Igor seemed happy to have my company and talked nonstop the whole way there. I think he described in intimate detail every single photo he’d ever taken in Tombstone; and he’s taken tens of thousands. He talked about the light at different times of the day and different times of the year, the colors of the hundreds of different species of moss and flowering shrubs, the caribou run in the spring when hundreds of thousands of caribou are grazing in the valley, fireweed in early summer transforming the entire valley into a blazing pink carpet, sunset on the lakes, sunrise on the mountains, northern lights in the night sky, wildlife like grizzlies and black bears and moose and eagles and ravens and foxes and wolves, the snake road curling off into the valley between layers of mountains that go on forever, the Klondike River that starts as a trickle high up, then empties into the Yukon just south of Dawson City…

Suddenly we were there and all I could say was ‘Oh. My. God.’ We climbed a gravel road to a ridge and got out to take some photos, walking off in opposite directions. The moss underfoot was soft and spongy and my feet sunk in deep with each step. I squatted to get a shot of some red shrubs in the foreground with just the mystical smoky outline of jagged peaks in the background, and my nostrils were filled with the strong fragrance of Labrador tea and spruce moss and other unknown and wonderful smells. I got the sense that the valley was teeming with life, yet all I could hear was utter silence and all I could see in every direction was rolling red and green tundra dominated by the smoky sentinel peaks of the Tombstone range. It was achingly beautiful. And oddly apocalyptic. I have no reference point in my mind to accurately translate such incredible vast beauty.

I wanted to stay for a month and soak it all in. I wanted to watch the reds and greens get gradually gold, reflecting the midnight sun, magnetized and energized. I wanted to stay up late under the night sky and watch aurora borealis dance with bursting stars and flashing neon ribbons. I wanted to wake up at five to magnificent dawn and marvel all over again at god’s abstract masterpiece.

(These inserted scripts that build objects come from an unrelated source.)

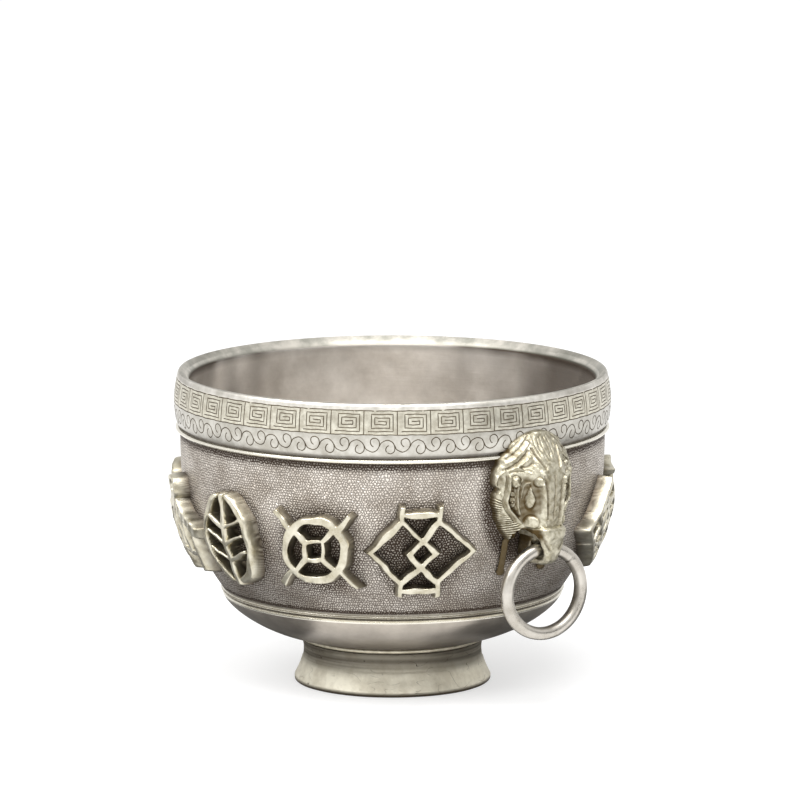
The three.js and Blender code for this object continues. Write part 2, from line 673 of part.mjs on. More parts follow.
function material(color, roughness) {
  return new THREE.MeshStandardMaterial({ color, roughness, metalness: 1 });
}

const bowl = new THREE.Group();

function add(name, geometry, color, roughness, turn = 0) {
  const mesh = new THREE.Mesh(geometry, material(color, roughness));
  mesh.name = name;
  mesh.rotation.z = turn;
  bowl.add(mesh);
}

add('bowl_shell', bowlShell(), 0x8f857c, 0.45);
add('rim_band', rimBand(), 0xc9c4b2, 0.35);
add('rim_bead', rimBead(), 0xcfcab8, 0.3);
add('lower_fillet', lowerFillet(), 0xbab3a5, 0.35);
add('foot_ring', footRing(), 0xbdb7a0, 0.35);
add('foot_collar', footCollar(), 0xcfcab8, 0.3);
for (const [name, drawing, side, step] of emblemStations) {
  add(name, emblem(drawing, side, step), 0xc9c3ae, 0.3);
}
const mask = maskOnRight();
add('mask_right', mask, 0xb5ad97, 0.35);
add('mask_left', mask.clone(), 0xb5ad97, 0.35, Math.PI);
add('ring_right', looseRing(-RING_TWIST), 0xb9b0a8, 0.3);
add('ring_left', looseRing(RING_TWIST / 2), 0xb9b0a8, 0.3, Math.PI);

export default bowl;
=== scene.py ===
"""Looks of a footed white-metal bowl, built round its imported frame.

Lengths are millimetres in the classes and metres in the meshes. The bowl stands on z = 0, its
two masks lie on the X axis, and the rim band carries a key fret over a running scroll.
"""

import logging
import math
from dataclasses import dataclass, field
from enum import Enum
from typing import Callable, Sequence

import bmesh
import bpy
import numpy as np
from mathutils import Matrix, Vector


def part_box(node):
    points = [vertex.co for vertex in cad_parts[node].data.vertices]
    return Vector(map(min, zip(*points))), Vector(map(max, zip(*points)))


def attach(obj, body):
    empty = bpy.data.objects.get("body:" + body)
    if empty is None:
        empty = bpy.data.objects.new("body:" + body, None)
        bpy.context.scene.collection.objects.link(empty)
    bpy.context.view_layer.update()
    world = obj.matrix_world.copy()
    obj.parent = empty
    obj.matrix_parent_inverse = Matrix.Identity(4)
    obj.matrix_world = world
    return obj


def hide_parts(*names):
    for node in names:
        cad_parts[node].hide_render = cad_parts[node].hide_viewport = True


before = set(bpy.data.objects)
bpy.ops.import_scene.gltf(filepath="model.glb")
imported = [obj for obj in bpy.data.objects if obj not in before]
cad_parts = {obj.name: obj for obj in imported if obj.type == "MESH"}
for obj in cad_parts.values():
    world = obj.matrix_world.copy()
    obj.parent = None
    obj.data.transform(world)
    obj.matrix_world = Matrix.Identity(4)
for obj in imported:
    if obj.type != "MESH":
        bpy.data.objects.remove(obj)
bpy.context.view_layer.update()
log = logging.getLogger("bowl")

MM = 0.001
TAU = 2.0 * math.pi
# Angle about the axis that places the painted shade inside the bowl and on the lip.
PAINTED_SHADE_ANGLE = math.radians(48.0)
HARD_CORNER = math.radians(38.0)
ROUND_STEM = 20.0
WAVES = ((3.0, 0.4, 0.05), (7.0, 2.0, 0.035), (17.0, 0.0, 0.02))
MERGE_DISTANCE = 1e-7


def node_box(name: str) -> np.ndarray:
    """Corners of a CAD node in millimetres.

    Args:
        name: The node's name.

    Returns:
        A 2 by 3 array, lowest corner first.
    """
    return np.array([list(corner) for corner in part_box(name)]) / MM


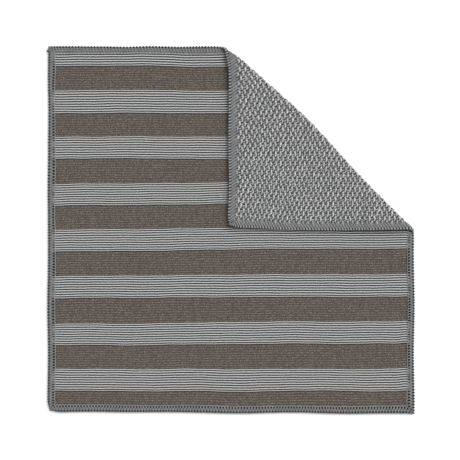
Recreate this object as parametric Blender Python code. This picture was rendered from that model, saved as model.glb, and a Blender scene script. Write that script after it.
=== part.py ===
"""A knitted microfiber dish cloth, 300 mm square, lying flat with one corner folded over onto its front.

The cloth is drawn as a flat sheet with its ribbed front up, centred on the origin, with +X to its
right and +Y to its top edge. Its top right corner is then rolled back over the front.
"""

from math import cos, exp, hypot, pi, sin, sqrt

import bmesh
import bpy
from mathutils import Matrix, Vector

MM = 0.001
SAME_PLACE = 0.001 * MM  # points this near a cut lie on it

# The edged cloth, before it is folded
WIDTH = 300.0 * MM
HEIGHT = 300.4 * MM
PANEL_THICK = 2.6 * MM

# The ribbed grey bands of the front, from the top edge down; the rest is smooth and brown
GREY_BANDS = (
    # foot and top above the middle, ribs
    (133.7 * MM, 142.14 * MM, 5),
    (95.65 * MM, 114.15 * MM, 10),
    (58.25 * MM, 76.45 * MM, 10),
    (21.2 * MM, 38.75 * MM, 10),
    (-16.3 * MM, 1.55 * MM, 10),
    (-55.1 * MM, -36.75 * MM, 10),
    (-93.6 * MM, -75.7 * MM, 10),
    (-131.95 * MM, -113.65 * MM, 10),
)
END_RIB = 1.25 * MM  # a band's first and last rib are narrower
RIB_RISE = 0.35 * MM

# Overlock sewing, whose thread wraps the thinned rim of the panel as a channel
SEWN_WIDTH = 5.9 * MM
SEWN_HIGH = 3.4 * MM
SEWN_WALL = 0.6 * MM
SEWN_EASE = 0.5 * MM  # the chamfer of the sewing's outer corners
GAP = 0.3 * MM
RIM_LOW = SEWN_WALL + GAP  # both up from the surface and in from the cloth's edge
RIM_HIGH = SEWN_HIGH - SEWN_WALL - GAP
RIM_ENDS = SEWN_WIDTH + 0.22 * MM  # the rim slopes to the panel's full thickness from here
PANEL_STARTS = RIM_ENDS + GAP

# Lines where the sheet may bend, besides those of the stripes and of the fold
COLUMNS = 8
CORNER_LINES = (3.2 * MM, 9.0 * MM)  # in from each edge

# How unevenly the cloth lies: how far each height's stripe rises from left to right
LEAN_FROM = -100.0 * MM
LEAN_TO = 50.0 * MM
LEANS = (
    # height, rise
    (-150.2 * MM, -1.4 * MM),
    (-132.6 * MM, -0.5 * MM),
    (-113.3 * MM, 0.0 * MM),
    (-94.4 * MM, 1.2 * MM),
    (-75.5 * MM, 1.8 * MM),
    (-55.7 * MM, 0.8 * MM),
    (-36.7 * MM, 1.2 * MM),
    (-17.5 * MM, 1.9 * MM),
    (19.9 * MM, 1.7 * MM),
    (38.7 * MM, 1.3 * MM),
    (57.6 * MM, -0.9 * MM),
    (85.0 * MM, 0.0 * MM),
    (133.0 * MM, -1.6 * MM),
    (150.2 * MM, -0.6 * MM),
)
RIPPLE = 0.3 * MM
RIPPLE_LENGTH = 82.0 * MM
CORNER_REACH = 6.0 * MM
CORNERS = (
    # side across, side up, how far the sewing draws the corner in
    (-1, -1, 2.8 * MM),
    (1, -1, 0.5 * MM),
    (-1, 1, 0.6 * MM),
    (1, 1, 2.6 * MM),
)

# The fold: its outline runs between two places on the cloth's edges, bowed outwards
FOLD_TOP = Vector((-1.9 * MM, 150.2 * MM))
FOLD_SIDE = Vector((150.0 * MM, 0.2 * MM))
FOLD_RADIUS = 2.6 * MM  # of the panel's middle round the fold
FOLD_STEPS = 6
BOW_LEAST = 0.4 * MM
BOW_MOST = 3.4 * MM
BOW_PLACE = 0.41  # along the fold, as a share of its length
BOW_SPREAD = 0.22
TOP_DIP = 2.6 * MM  # how far the fold is drawn in where it leaves the top edge
TOP_DIP_SPREAD = 10.0 * MM
FLAP_LINES = (10.0 * MM, 30.0 * MM)  # where the flap may bend, past the roll
FLAP_SINK = 1.1 * MM
FLAP_SINKS_OVER = 30.0 * MM
FLAP_REACH = 98.0 * MM  # from the roll to the flap's corner
FLAP_PULL = -8.4 * MM  # how far the flap's corner is pulled out sideways
FLAP_SAG = -1.2 * MM  # how far that corner sags towards the bottom edge
FLAP_BELLY = -0.85 * MM  # and how far the middle of the flap's lower edge does
BELLY_PLACE = 0.4
BELLY_SPREAD = 0.18
LIFT = 1.3 * MM  # of the flap's lower edge, near the right end of the fold
LIFT_HEIGHT = 30.0 * MM
LIFT_SPREAD = 24.0 * MM

ALONG = (FOLD_SIDE - FOLD_TOP).normalized()
OUT = Vector((-ALONG.y, ALONG.x))
FOLD_LENGTH = (FOLD_SIDE - FOLD_TOP).length
ROLLED = pi * FOLD_RADIUS
MIDDLE = PANEL_THICK / 2

GREY_YARN = (0.246, 0.246, 0.250, 1.0)
BROWN_YARN = (0.133, 0.109, 0.093, 1.0)
EDGE_THREAD = (0.165, 0.168, 0.172, 1.0)


def eased(share):
    """Rises smoothly from 0 to 1 as share does."""
    share = min(max(share, 0.0), 1.0)
    return share * share * (3 - 2 * share)


def lean_at(height):
    """How far a stripe at this height rises from left to right."""
    for (low, low_rise), (high, high_rise) in zip(LEANS, LEANS[1:]):
        if height <= high:
            share = max((height - low) / (high - low), 0.0)
            return low_rise + (high_rise - low_rise) * share
    return LEANS[-1][1]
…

Ah, but I was with Igor, the talkative photographer from Slovenia, and instead, we went to the campground where he knew everyone, and pulled in for a short chat that turned into a four-hour visit. Another local photographer, Ed Vos, and his hiking-guide-book-writing brother, Curtis, were hunkered into a site with a roaring fire, an old sled dog, and their friend Anne, the hoola hoop girl from the funky jazz concert, who works at a fire lookout on a mountaintop in southeastern Yukon. They’d set up a sleeping tent, complete with a wood stove and a futon, and had a full kitchen going on. They welcomed us to their fire and took orders. I jokingly asked for a soy latte and was served Labrador tea and a toke.

Igor is quite the storyteller, and dominated the campfire conversation with his unique versions of Yukon mythology. I heard tales of “The Pit,” the Dawson City bar where locals start drinking at nine in the morning and a good night, in the day, used to be judged the next day by how many bullet holes were in the ceiling. I heard “Cave Man Bill” lives in his cave all winter long and it’s the warmest pad in Dawson in January. “But don’t get any ideas that it’s palatial or anything. It’s a hole in the side of the hill.” He also posed for a sexy “Men of Dawson” calendar that Ed was putting together—naked, frizzy-haired, bearded, wild-eyed, and holding a chicken by the neck over his privates. It didn’t make the calendar.

I know it’s sick, and he was only trying to inspire us, but Igor’s stories of the no-legged motorbiker from Quebec he’d met in Baja and the blind sheep farmer who rode his bicycle from Whitehorse to Dawson had us all in stitches.

Around three in the morning, Ed pointed to the darkened sky. It was faint, but unmistakable. The northern lights had begun. In a few weeks winter will arrive in the Yukon. Despite falling senselessly in love with this land, like Stockholm syndrome, Henk and I are ready to move on. It’s time to head south. But I’ll definitely be back. I'd love to make the trip with Henk's wild cousin, the new adventure Buell XB12X Ulysses.